Instructor Lynne Shelton observes Lucas Whitaker and Elyssa Ferguson as they demonstrate professional rescuer CPR. | Clif Knight

The program is being taught by Lynne Shelton, a registered nurse who has a background in neonatal nursing and pediatrics as well as classroom instruction. She headed up a medical academy at Sparkman High School for five years before joining the Hartselle High faculty last summer.

“Everyone in the community has been so supportive of what we’re doing,” Shelton said. “Everything we’ve asked for has been provided; Senator Arthur Orr helped us get a $2,200 grant which was used to purchase new CPR equipment; reference books and materials were purchased with a grant we received from Rep. Ed Henry; Independent Medical Care donated a fully electric hospital bed, respiratory equipment and a wheelchair; Summerford Nursing Home provided a hospital bed and wheelchair; and Hartselle Medical Center furnished various medical supplies.”

The Medical Professions Program offers a college prep sequence of courses designed to prepare students for their post secondary education in a healthcare field or entry level employment in a healthcare job.

A foundation class is offered to sophomores and juniors and its successful completion qualifies the student to receive a 1/2 health credit needed for graduation. Students prepare for the clinical portion of the program by becoming competent in blood borne pathogens, infection control, standard precautions, fire safety, body mechanics and pre- and post-procedure care guidelines. They are also certified in professional rescuer CPR for a $10 cost.

The Medical Professions Internship I class enables students to experience healthcare in the real world. Students spend two days a week in clinical and three days a week in class/lab. After passing the required competencies, students job shadow with various healthcare professions. Clinical rotations are made available at Hartselle Medical Center, Parkway Medical Center as well as Encore Rehab and local doctors, dentists and veterinarians offices. Study areas include med-surg, ICU, respiratory therapy, nursery, pediatrics, emergency departments, wound care clinic, pre-op, surgery and post anesthesia care unit. Students also do ride alongs with County EMS services.

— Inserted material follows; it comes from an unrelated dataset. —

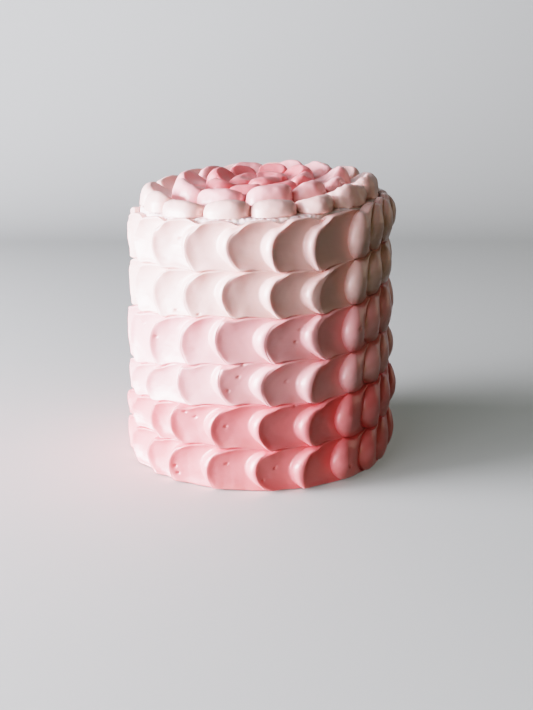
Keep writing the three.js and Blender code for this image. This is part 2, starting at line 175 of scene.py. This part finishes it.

Briley Linderman, Jordan Wallace and Ally Henson, from left, demonstrate a fire evacuation carry for bed patients who can’t walk. | Clif Knight

“I’m really excited for the students to have this opportunity,” said Shelton. “As part of the application process to professional schools, students must show a required number of hours of unpaid experience in their chosen field. We keep a student portfolio with the student’s job shadowing hours and provide it to them when they make application to the college of their choice.”

“We’re also pleased to have an articulation agreement with Calhoun Community College,” she added. “Any student that passes the internship course with an 80 average or above is eligible for two credit hours in Medical terminology through the Allied Health Department.”

Students also have the opportunity to join Health Occupations of America (HOSA). The club sponsors several community service activities during the school year, including Relay for Life and a school wide blood drive. They also take field trips to Children’s Hospital in Birmingham and the Center for Disease Control and Prevention in Atlanta.

Jesi Livingston reads from “The Language of Medicine,” a reference book purchased with funds obtained through State Rep. Ed Henry, R-Hartselle. | Clif Knight

The Alabama chapter of HOSA holds a state leadership conference and competition every year in Montgomery.

This two-day event affords members from throughout the state to meet one another and compete for a chance to attend the National HOSA competition.

What does the program mean to its students?

“I’ve learned several things that will be helpful to me as I pursue a career in either phlebotomy or surgical assistant,” said student Jordan Wallace. “Ms. Shelton has given me some valuable guidance.”

Elyssa Ferguson added, “This class has prepared me for college study and a future career in the medical field. I’m grateful for the opportunity.”

“It’s an incredible program for anyone who is seeking a career in the medical field,” said Principal Jeff Hyche. “It exposes students to all aspects of healthcare and helps them make good decisions about the particular field that best fits their interests.”